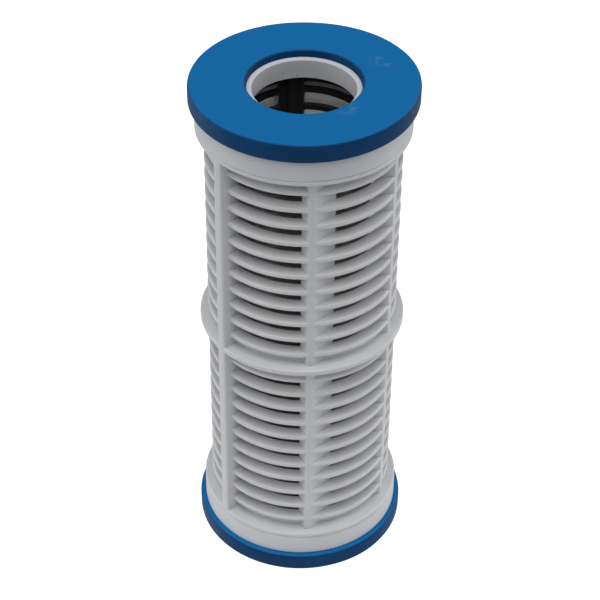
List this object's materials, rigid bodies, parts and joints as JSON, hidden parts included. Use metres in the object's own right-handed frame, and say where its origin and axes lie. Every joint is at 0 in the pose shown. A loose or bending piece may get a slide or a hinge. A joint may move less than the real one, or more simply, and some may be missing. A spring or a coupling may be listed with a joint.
{
  "type": "water filter cartridge",
  "caption": "Washable cylindrical water filter cartridge, open at both ends: finned outer cage, slotted inner core with a mesh sleeve, end caps and flat gaskets.",
  "frame": {"origin": "centre of the lower gasket's sealing face, which the cartridge stands on", "axes": "+Z along the cartridge's axis towards its upper gasket; -Y through one of the low ribs of the cage"},
  "size_m": [0.0502, 0.0502, 0.125],
  "materials": {
    "gasket_elastomer": "matt moulded elastomer, mid blue",
    "cap_plastic": "satin moulded polypropylene, white",
    "cage_plastic": "satin moulded polypropylene, white",
    "core_plastic": "satin moulded polypropylene, black",
    "mesh_fabric": "fine woven monofilament mesh, off-white"
  },
  "bodies": {
    "cartridge": {"outer_cage": "cage_plastic", "inner_core": "core_plastic", "filter_mesh": "mesh_fabric", "top_end_cap": "cap_plastic", "bottom_end_cap": "cap_plastic"},
    "top_gasket": {"top_gasket": "gasket_elastomer"},
    "bottom_gasket": {"bottom_gasket": "gasket_elastomer"}
  },
  "joints": [
    {"name": "top_gasket_pull", "type": "slide", "parent": "cartridge", "child": "top_gasket", "axis": [0, 0, 1], "range_m": [0, 0.012]},
    {"name": "bottom_gasket_pull", "type": "slide", "parent": "cartridge", "child": "bottom_gasket", "axis": [0, 0, -1], "range_m": [0, 0.012]}
  ]
}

Task instructions:
All of the lines above need to be given again exactly.

Finished task:
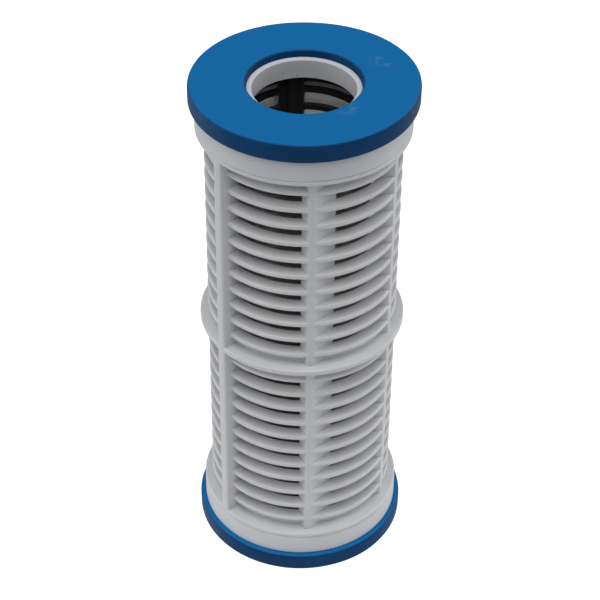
List this object's materials, rigid bodies, parts and joints as JSON, hidden parts included. Use metres in the object's own right-handed frame, and say where its origin and axes lie. Every joint is at 0 in the pose shown. A loose or bending piece may get a slide or a hinge. A joint may move less than the real one, or more simply, and some may be missing. A spring or a coupling may be listed with a joint.
{
  "type": "water filter cartridge",
  "caption": "Washable cylindrical water filter cartridge, open at both ends: finned outer cage, slotted inner core with a mesh sleeve, end caps and flat gaskets.",
  "frame": {"origin": "centre of the lower gasket's sealing face, which the cartridge stands on", "axes": "+Z along the cartridge's axis towards its upper gasket; -Y through one of the low ribs of the cage"},
  "size_m": [0.0502, 0.0502, 0.125],
  "materials": {
    "gasket_elastomer": "matt moulded elastomer, mid blue",
    "cap_plastic": "satin moulded polypropylene, white",
    "cage_plastic": "satin moulded polypropylene, white",
    "core_plastic": "satin moulded polypropylene, black",
    "mesh_fabric": "fine woven monofilament mesh, off-white"
  },
  "bodies": {
    "cartridge": {"outer_cage": "cage_plastic", "inner_core": "core_plastic", "filter_mesh": "mesh_fabric", "top_end_cap": "cap_plastic", "bottom_end_cap": "cap_plastic"},
    "top_gasket": {"top_gasket": "gasket_elastomer"},
    "bottom_gasket": {"bottom_gasket": "gasket_elastomer"}
  },
  "joints": [
    {"name": "top_gasket_pull", "type": "slide", "parent": "cartridge", "child": "top_gasket", "axis": [0, 0, 1], "range_m": [0, 0.012]},
    {"name": "bottom_gasket_pull", "type": "slide", "parent": "cartridge", "child": "bottom_gasket", "axis": [0, 0, -1], "range_m": [0, 0.012]}
  ]
}